Stensvand is a rare individual who is not only an exceedingly talented and productive researcher but can translate the latest research from his own program and from others to an international audience of the horticultural industry. He has produced over 600 extension and technical bulletins and reports for distribution to a national and international body of stakeholders. He is highly sought after as a speaker at grower conferences, having presented over 150 talks at local, national, and international meetings for the industry. He has been a coordinator for IPM in berry crops of the Nordic Association of Agricultural Science (NJF), which encompasses Norway, Sweden, Denmark, Finland, Iceland, Estonia, Latvia, and Lithuania. He is one of the principal organizers of a working group of international extension specialists and fruit pathologists responsible for the models that drive the world's most widely distributed and used advisory system for apple scab management: RIMpro.
Stensvand is a committed and engaged citizen of the international community of plant pathology. He has served his profession as a group leader, department head and research director at NIBIO; during this period, the organization emerged as a leading agricultural research and extension unit in Europe and achieved its present status as a destination for scholars from around the globe. Stensvand alone has hosted 24 international scholars at NIBIO since 2000, mentored 37 M.S. and Ph.D. students, either as a major professor or co-adviser, and served as the external examiner for 15 others. He has served as an associate editor of the European Journal of Plant Pathology from 2012 to 2017, and as associate editor of Plant Disease from 2013 to 2015. He is an editor and multiple-chapter author of the nearly completed 3rd edition of the APS Compendium of Strawberry Diseases, Disorders, and Pests. He has been a principal organizer of numerous conferences of the International Organization for Biological and Integrated Control (IOBC). Most recently, he was the lead convenor for the 12th International Epidemiology Workshop in Lillehammer, Norway, bringing together the leading plant epidemiologists from 13 countries over a 5-day period to discuss the latest advancements in the discipline. Remarkably, these accomplishments were accrued in parallel with an ambitious teaching schedule at NMBU, and his leadership as one of the coordinators for the NOVA University Network in plant pathology, a collaborative intensive instructional program for graduate students in the Nordic and Baltic countries.

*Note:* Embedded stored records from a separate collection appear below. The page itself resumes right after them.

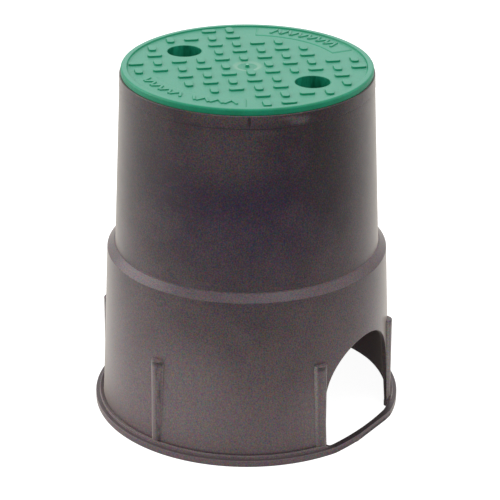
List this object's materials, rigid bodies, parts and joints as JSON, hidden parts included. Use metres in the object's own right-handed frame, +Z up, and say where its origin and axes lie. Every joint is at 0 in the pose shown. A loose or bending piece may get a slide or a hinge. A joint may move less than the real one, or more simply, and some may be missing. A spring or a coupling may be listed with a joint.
{
  "type": "irrigation valve box",
  "caption": "Round tapered irrigation valve box with a flanged base, two arched pipe slots and a green lift-out tread lid with finger holes.",
  "frame": {"origin": "centre of the base flange, at the level it stands on", "axes": "+Z up along the axis of the box; the pipe slots face +X and -X, and the finger holes lie above them"},
  "size_m": [0.1974, 0.2032, 0.234],
  "materials": {
    "black_plastic": "moulded polyolefin with a slight sheen",
    "green_plastic": "moulded polyolefin with a slight sheen"
  },
  "bodies": {
    "ground_box": {"box_body": "black_plastic"},
    "lift_lid": {"lid": "green_plastic"}
  },
  "joints": [
    {"name": "lid_lift", "type": "slide", "parent": "ground_box", "child": "lift_lid", "axis": [0, 0, 1], "range_m": [0, 0.09]}
  ]
}
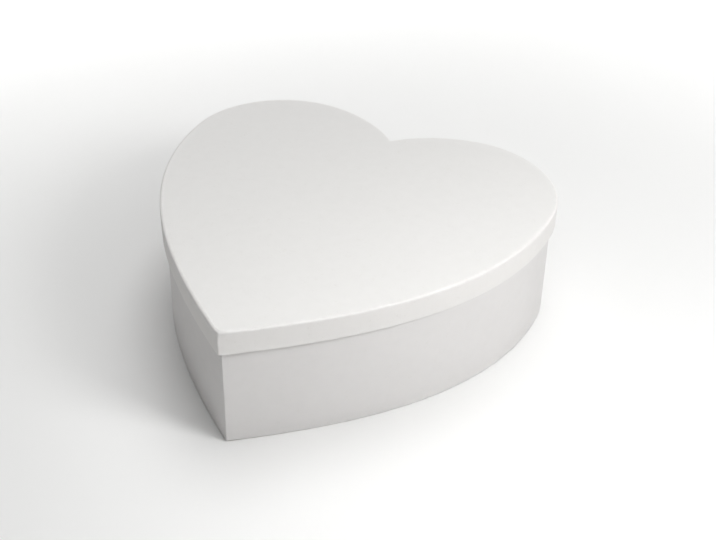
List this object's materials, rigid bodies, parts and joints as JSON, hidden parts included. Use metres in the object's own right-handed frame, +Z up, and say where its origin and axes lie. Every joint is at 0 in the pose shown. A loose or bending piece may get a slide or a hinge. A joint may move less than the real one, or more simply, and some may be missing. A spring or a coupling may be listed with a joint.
{
  "type": "heart-shaped papier-mache box",
  "caption": "White heart-shaped papier-mache box: a deep tray of thin pulp board with a shallow lift-off lid that slips over its rim.",
  "frame": {"origin": "on the underside of the tray, under the middle of the closed box", "axes": "+Z up, the tip of the heart towards -Y, the cleft between the lobes towards +Y, +X across the lobes"},
  "size_m": [0.26, 0.26, 0.085],
  "materials": {
    "base_paper": "matt white paper over pulp board",
    "lid_paper": "matt white paper over pulp board"
  },
  "bodies": {
    "root": {"base": "base_paper", "lid": "lid_paper"}
  },
  "joints": []
}
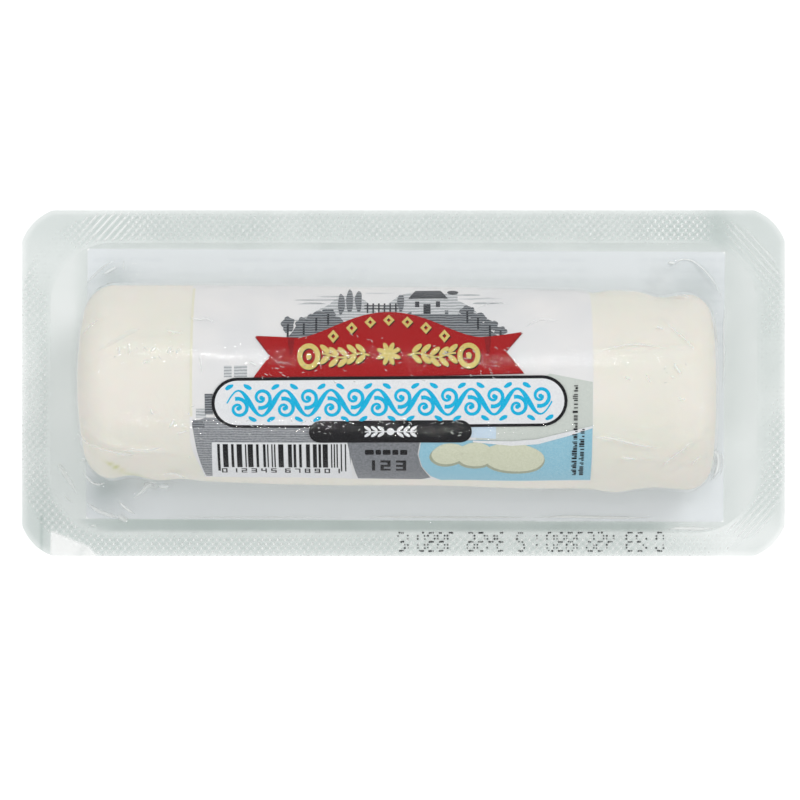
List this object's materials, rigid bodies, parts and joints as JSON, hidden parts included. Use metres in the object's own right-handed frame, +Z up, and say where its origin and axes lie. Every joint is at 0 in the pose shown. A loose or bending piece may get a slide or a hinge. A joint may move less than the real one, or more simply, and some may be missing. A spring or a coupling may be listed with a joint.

Those who have worked with Arne Stensvand know him as a humble and self-effacing individual, but they also recognize his intense intellectual drive, his curiosity, and his dedication to producing the best possible science and taking an active role in its application and his generosity to his peers and his profession. The record of his accomplishments detailed above make him worthy of the honor of selection as a Fellow of The American Phytopathological Society.